Problem to work on:
Can the data below be set down again exactly, line for line?

Data lines:
————————

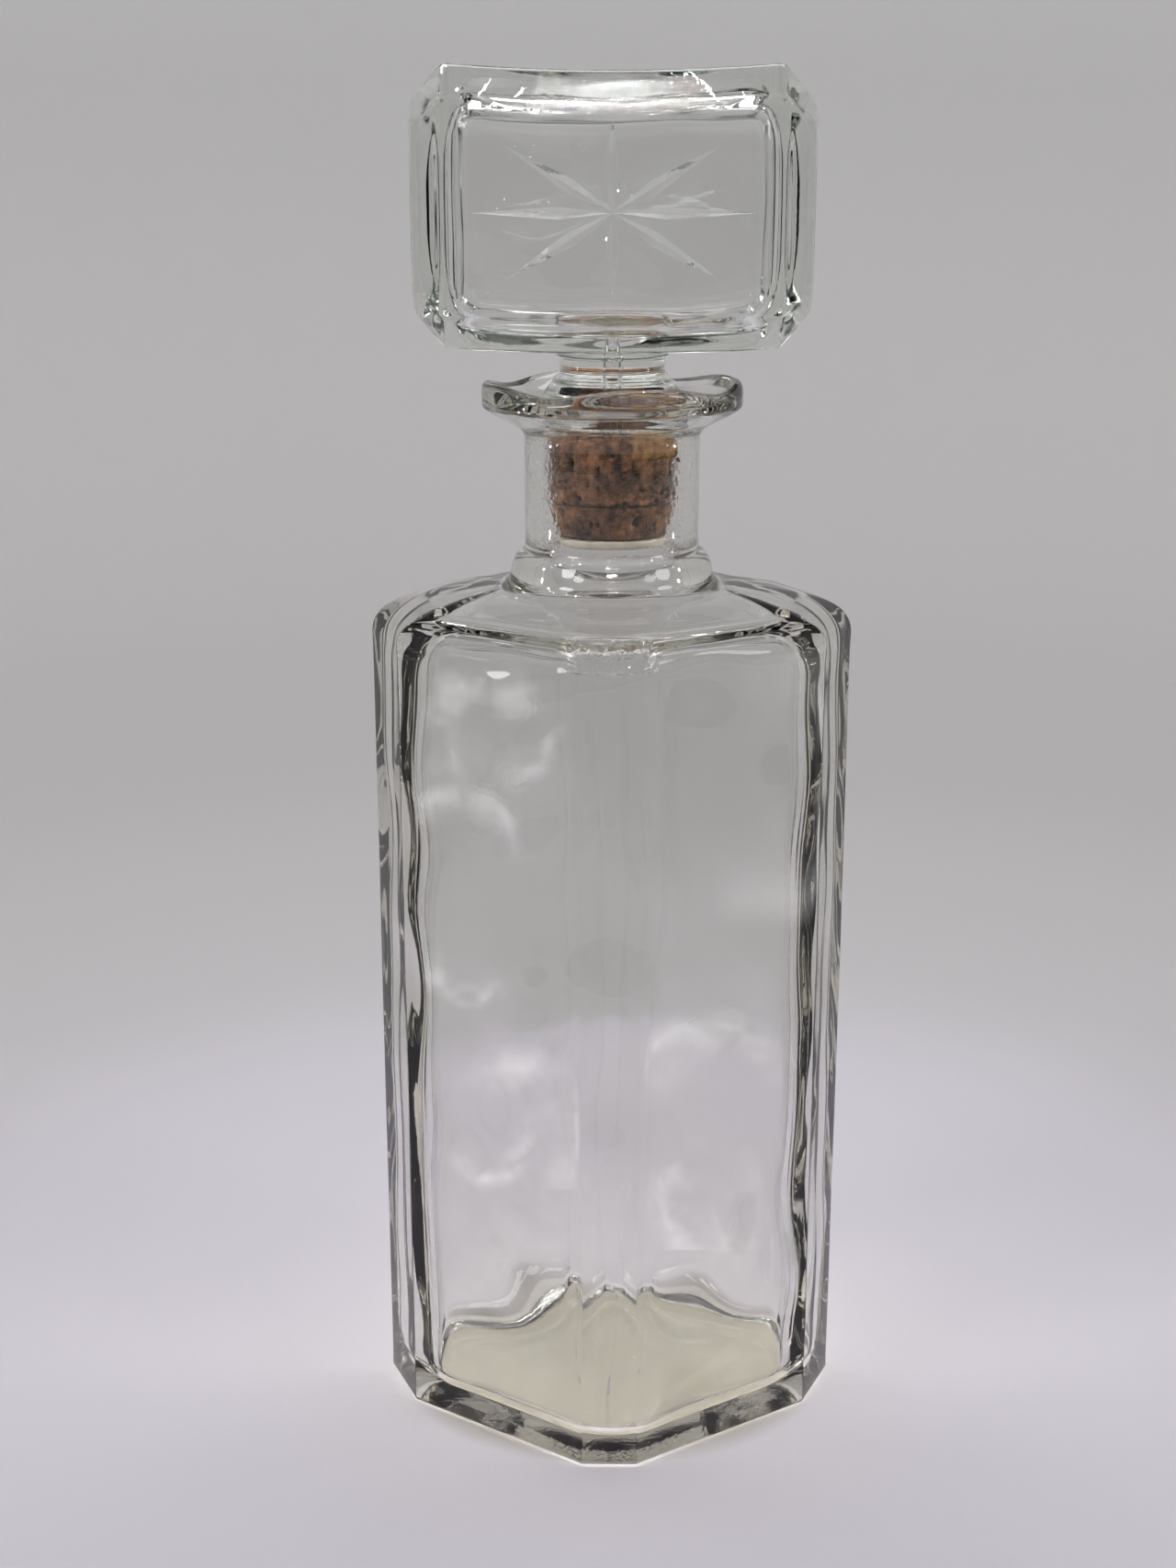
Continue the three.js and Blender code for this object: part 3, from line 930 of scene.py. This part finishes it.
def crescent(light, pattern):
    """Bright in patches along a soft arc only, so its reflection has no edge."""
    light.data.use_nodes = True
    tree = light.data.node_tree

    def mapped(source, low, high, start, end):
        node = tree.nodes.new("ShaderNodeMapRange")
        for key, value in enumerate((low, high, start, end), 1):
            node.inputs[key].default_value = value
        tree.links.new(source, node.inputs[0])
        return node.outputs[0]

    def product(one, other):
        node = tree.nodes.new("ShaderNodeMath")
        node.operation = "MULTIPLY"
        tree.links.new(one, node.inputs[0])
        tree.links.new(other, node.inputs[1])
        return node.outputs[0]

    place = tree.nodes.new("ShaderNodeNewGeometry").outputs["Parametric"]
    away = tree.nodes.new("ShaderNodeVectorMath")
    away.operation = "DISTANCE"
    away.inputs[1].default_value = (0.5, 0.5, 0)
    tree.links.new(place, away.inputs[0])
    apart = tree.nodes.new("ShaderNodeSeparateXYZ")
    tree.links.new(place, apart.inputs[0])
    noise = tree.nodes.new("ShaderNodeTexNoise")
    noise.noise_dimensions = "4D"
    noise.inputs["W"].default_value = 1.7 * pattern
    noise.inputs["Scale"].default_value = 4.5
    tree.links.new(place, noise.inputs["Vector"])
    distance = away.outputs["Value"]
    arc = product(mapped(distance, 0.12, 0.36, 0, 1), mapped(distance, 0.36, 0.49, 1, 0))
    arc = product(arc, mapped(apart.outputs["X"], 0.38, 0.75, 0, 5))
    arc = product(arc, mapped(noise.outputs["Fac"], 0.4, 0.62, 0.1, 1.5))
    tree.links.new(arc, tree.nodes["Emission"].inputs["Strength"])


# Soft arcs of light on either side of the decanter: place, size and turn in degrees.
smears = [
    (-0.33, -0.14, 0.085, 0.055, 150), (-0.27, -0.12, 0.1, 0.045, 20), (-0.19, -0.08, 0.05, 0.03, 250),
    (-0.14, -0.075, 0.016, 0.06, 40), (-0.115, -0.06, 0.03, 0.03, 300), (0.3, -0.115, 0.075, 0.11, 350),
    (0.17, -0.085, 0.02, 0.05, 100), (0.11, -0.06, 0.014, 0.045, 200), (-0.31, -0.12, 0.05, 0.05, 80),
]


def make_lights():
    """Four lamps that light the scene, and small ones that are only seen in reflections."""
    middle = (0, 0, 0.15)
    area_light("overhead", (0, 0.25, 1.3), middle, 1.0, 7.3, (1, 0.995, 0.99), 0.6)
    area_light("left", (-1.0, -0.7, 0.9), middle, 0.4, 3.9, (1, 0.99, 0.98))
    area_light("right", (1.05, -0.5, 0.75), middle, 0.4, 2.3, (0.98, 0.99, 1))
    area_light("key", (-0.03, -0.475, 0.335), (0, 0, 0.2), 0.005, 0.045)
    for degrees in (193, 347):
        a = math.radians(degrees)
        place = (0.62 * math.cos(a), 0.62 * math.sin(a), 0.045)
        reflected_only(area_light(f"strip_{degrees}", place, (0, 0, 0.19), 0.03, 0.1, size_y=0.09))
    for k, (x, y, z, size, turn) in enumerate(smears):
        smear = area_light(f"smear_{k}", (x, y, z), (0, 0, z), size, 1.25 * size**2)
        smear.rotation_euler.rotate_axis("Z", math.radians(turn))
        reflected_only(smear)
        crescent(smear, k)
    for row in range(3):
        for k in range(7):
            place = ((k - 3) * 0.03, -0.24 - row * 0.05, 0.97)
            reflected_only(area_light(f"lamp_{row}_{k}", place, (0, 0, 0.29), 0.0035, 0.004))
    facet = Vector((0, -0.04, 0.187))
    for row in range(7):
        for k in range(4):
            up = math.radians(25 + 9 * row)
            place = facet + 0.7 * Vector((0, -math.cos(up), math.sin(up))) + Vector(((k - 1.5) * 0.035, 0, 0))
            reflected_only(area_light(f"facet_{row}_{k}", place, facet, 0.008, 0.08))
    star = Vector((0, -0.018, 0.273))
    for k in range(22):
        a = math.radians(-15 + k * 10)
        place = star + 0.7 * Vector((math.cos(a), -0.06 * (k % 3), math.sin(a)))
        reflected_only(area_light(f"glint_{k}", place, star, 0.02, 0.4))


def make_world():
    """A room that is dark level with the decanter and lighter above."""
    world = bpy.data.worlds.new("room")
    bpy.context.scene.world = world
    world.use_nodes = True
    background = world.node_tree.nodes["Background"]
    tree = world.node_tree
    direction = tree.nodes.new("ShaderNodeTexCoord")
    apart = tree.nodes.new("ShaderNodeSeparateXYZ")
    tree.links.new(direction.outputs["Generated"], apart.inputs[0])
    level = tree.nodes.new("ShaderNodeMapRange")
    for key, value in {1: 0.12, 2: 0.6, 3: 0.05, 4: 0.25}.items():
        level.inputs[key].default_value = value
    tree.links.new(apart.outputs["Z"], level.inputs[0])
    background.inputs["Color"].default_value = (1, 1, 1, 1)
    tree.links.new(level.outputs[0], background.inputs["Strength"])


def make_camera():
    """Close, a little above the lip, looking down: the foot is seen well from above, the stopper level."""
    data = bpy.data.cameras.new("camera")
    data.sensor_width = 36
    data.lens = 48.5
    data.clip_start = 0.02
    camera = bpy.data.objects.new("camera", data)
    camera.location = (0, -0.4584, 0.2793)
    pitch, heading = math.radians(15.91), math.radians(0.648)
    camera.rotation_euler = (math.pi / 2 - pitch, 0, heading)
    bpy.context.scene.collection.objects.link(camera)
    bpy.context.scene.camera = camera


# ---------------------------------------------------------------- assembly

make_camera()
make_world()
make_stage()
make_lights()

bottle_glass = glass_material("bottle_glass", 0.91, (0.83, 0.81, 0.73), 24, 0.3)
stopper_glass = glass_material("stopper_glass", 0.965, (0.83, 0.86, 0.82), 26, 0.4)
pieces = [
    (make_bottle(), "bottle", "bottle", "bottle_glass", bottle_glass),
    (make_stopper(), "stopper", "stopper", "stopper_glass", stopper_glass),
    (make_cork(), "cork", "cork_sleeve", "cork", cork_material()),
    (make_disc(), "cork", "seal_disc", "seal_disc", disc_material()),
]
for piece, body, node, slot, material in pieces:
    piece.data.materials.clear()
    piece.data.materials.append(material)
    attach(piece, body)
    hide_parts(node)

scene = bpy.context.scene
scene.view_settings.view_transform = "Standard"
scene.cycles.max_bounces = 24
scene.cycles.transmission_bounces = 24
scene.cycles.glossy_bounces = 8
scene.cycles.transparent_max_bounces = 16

————————

Output:
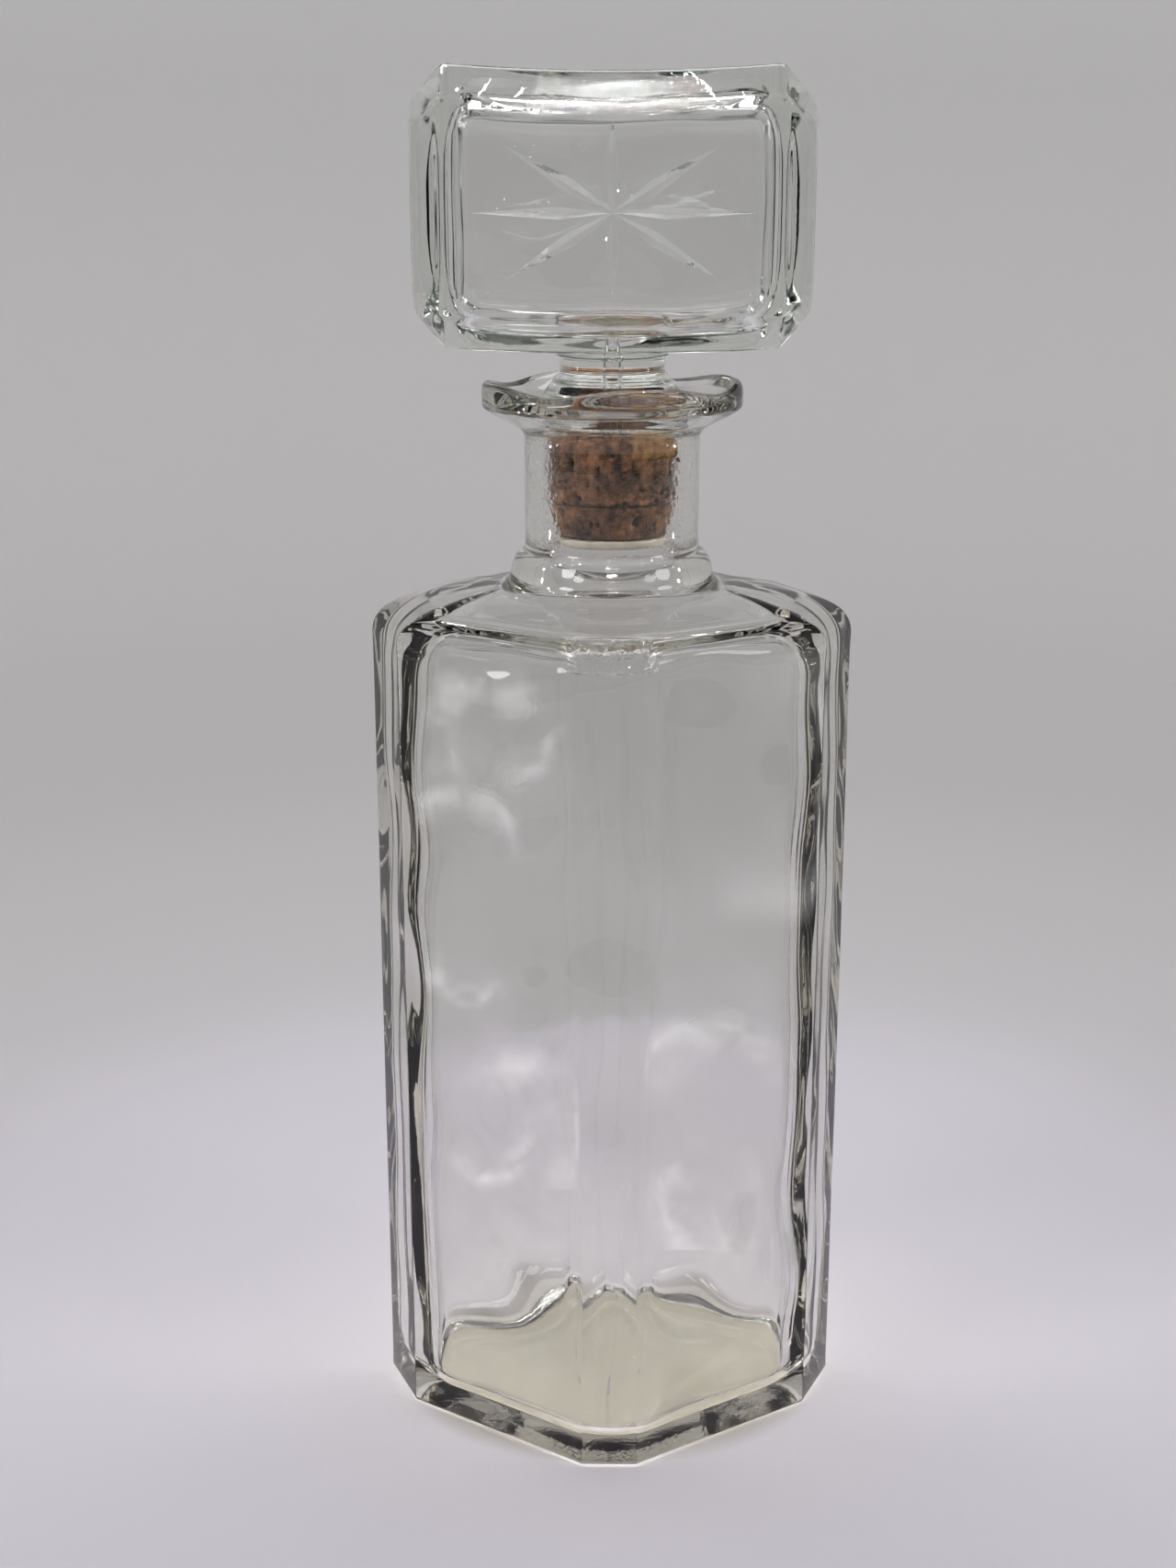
Continue the three.js and Blender code for this object: part 3, from line 930 of scene.py. This part finishes it.
def crescent(light, pattern):
    """Bright in patches along a soft arc only, so its reflection has no edge."""
    light.data.use_nodes = True
    tree = light.data.node_tree

    def mapped(source, low, high, start, end):
        node = tree.nodes.new("ShaderNodeMapRange")
        for key, value in enumerate((low, high, start, end), 1):
            node.inputs[key].default_value = value
        tree.links.new(source, node.inputs[0])
        return node.outputs[0]

    def product(one, other):
        node = tree.nodes.new("ShaderNodeMath")
        node.operation = "MULTIPLY"
        tree.links.new(one, node.inputs[0])
        tree.links.new(other, node.inputs[1])
        return node.outputs[0]

    place = tree.nodes.new("ShaderNodeNewGeometry").outputs["Parametric"]
    away = tree.nodes.new("ShaderNodeVectorMath")
    away.operation = "DISTANCE"
    away.inputs[1].default_value = (0.5, 0.5, 0)
    tree.links.new(place, away.inputs[0])
    apart = tree.nodes.new("ShaderNodeSeparateXYZ")
    tree.links.new(place, apart.inputs[0])
    noise = tree.nodes.new("ShaderNodeTexNoise")
    noise.noise_dimensions = "4D"
    noise.inputs["W"].default_value = 1.7 * pattern
    noise.inputs["Scale"].default_value = 4.5
    tree.links.new(place, noise.inputs["Vector"])
    distance = away.outputs["Value"]
    arc = product(mapped(distance, 0.12, 0.36, 0, 1), mapped(distance, 0.36, 0.49, 1, 0))
    arc = product(arc, mapped(apart.outputs["X"], 0.38, 0.75, 0, 5))
    arc = product(arc, mapped(noise.outputs["Fac"], 0.4, 0.62, 0.1, 1.5))
    tree.links.new(arc, tree.nodes["Emission"].inputs["Strength"])


# Soft arcs of light on either side of the decanter: place, size and turn in degrees.
smears = [
    (-0.33, -0.14, 0.085, 0.055, 150), (-0.27, -0.12, 0.1, 0.045, 20), (-0.19, -0.08, 0.05, 0.03, 250),
    (-0.14, -0.075, 0.016, 0.06, 40), (-0.115, -0.06, 0.03, 0.03, 300), (0.3, -0.115, 0.075, 0.11, 350),
    (0.17, -0.085, 0.02, 0.05, 100), (0.11, -0.06, 0.014, 0.045, 200), (-0.31, -0.12, 0.05, 0.05, 80),
]


def make_lights():
    """Four lamps that light the scene, and small ones that are only seen in reflections."""
    middle = (0, 0, 0.15)
    area_light("overhead", (0, 0.25, 1.3), middle, 1.0, 7.3, (1, 0.995, 0.99), 0.6)
    area_light("left", (-1.0, -0.7, 0.9), middle, 0.4, 3.9, (1, 0.99, 0.98))
    area_light("right", (1.05, -0.5, 0.75), middle, 0.4, 2.3, (0.98, 0.99, 1))
    area_light("key", (-0.03, -0.475, 0.335), (0, 0, 0.2), 0.005, 0.045)
    for degrees in (193, 347):
        a = math.radians(degrees)
        place = (0.62 * math.cos(a), 0.62 * math.sin(a), 0.045)
        reflected_only(area_light(f"strip_{degrees}", place, (0, 0, 0.19), 0.03, 0.1, size_y=0.09))
    for k, (x, y, z, size, turn) in enumerate(smears):
        smear = area_light(f"smear_{k}", (x, y, z), (0, 0, z), size, 1.25 * size**2)
        smear.rotation_euler.rotate_axis("Z", math.radians(turn))
        reflected_only(smear)
        crescent(smear, k)
    for row in range(3):
        for k in range(7):
            place = ((k - 3) * 0.03, -0.24 - row * 0.05, 0.97)
            reflected_only(area_light(f"lamp_{row}_{k}", place, (0, 0, 0.29), 0.0035, 0.004))
    facet = Vector((0, -0.04, 0.187))
    for row in range(7):
        for k in range(4):
            up = math.radians(25 + 9 * row)
            place = facet + 0.7 * Vector((0, -math.cos(up), math.sin(up))) + Vector(((k - 1.5) * 0.035, 0, 0))
            reflected_only(area_light(f"facet_{row}_{k}", place, facet, 0.008, 0.08))
    star = Vector((0, -0.018, 0.273))
    for k in range(22):
        a = math.radians(-15 + k * 10)
        place = star + 0.7 * Vector((math.cos(a), -0.06 * (k % 3), math.sin(a)))
        reflected_only(area_light(f"glint_{k}", place, star, 0.02, 0.4))


def make_world():
    """A room that is dark level with the decanter and lighter above."""
    world = bpy.data.worlds.new("room")
    bpy.context.scene.world = world
    world.use_nodes = True
    background = world.node_tree.nodes["Background"]
    tree = world.node_tree
    direction = tree.nodes.new("ShaderNodeTexCoord")
    apart = tree.nodes.new("ShaderNodeSeparateXYZ")
    tree.links.new(direction.outputs["Generated"], apart.inputs[0])
    level = tree.nodes.new("ShaderNodeMapRange")
    for key, value in {1: 0.12, 2: 0.6, 3: 0.05, 4: 0.25}.items():
        level.inputs[key].default_value = value
    tree.links.new(apart.outputs["Z"], level.inputs[0])
    background.inputs["Color"].default_value = (1, 1, 1, 1)
    tree.links.new(level.outputs[0], background.inputs["Strength"])


def make_camera():
    """Close, a little above the lip, looking down: the foot is seen well from above, the stopper level."""
    data = bpy.data.cameras.new("camera")
    data.sensor_width = 36
    data.lens = 48.5
    data.clip_start = 0.02
    camera = bpy.data.objects.new("camera", data)
    camera.location = (0, -0.4584, 0.2793)
    pitch, heading = math.radians(15.91), math.radians(0.648)
    camera.rotation_euler = (math.pi / 2 - pitch, 0, heading)
    bpy.context.scene.collection.objects.link(camera)
    bpy.context.scene.camera = camera


# ---------------------------------------------------------------- assembly

make_camera()
make_world()
make_stage()
make_lights()

bottle_glass = glass_material("bottle_glass", 0.91, (0.83, 0.81, 0.73), 24, 0.3)
stopper_glass = glass_material("stopper_glass", 0.965, (0.83, 0.86, 0.82), 26, 0.4)
pieces = [
    (make_bottle(), "bottle", "bottle", "bottle_glass", bottle_glass),
    (make_stopper(), "stopper", "stopper", "stopper_glass", stopper_glass),
    (make_cork(), "cork", "cork_sleeve", "cork", cork_material()),
    (make_disc(), "cork", "seal_disc", "seal_disc", disc_material()),
]
for piece, body, node, slot, material in pieces:
    piece.data.materials.clear()
    piece.data.materials.append(material)
    attach(piece, body)
    hide_parts(node)

scene = bpy.context.scene
scene.view_settings.view_transform = "Standard"
scene.cycles.max_bounces = 24
scene.cycles.transmission_bounces = 24
scene.cycles.glossy_bounces = 8
scene.cycles.transparent_max_bounces = 16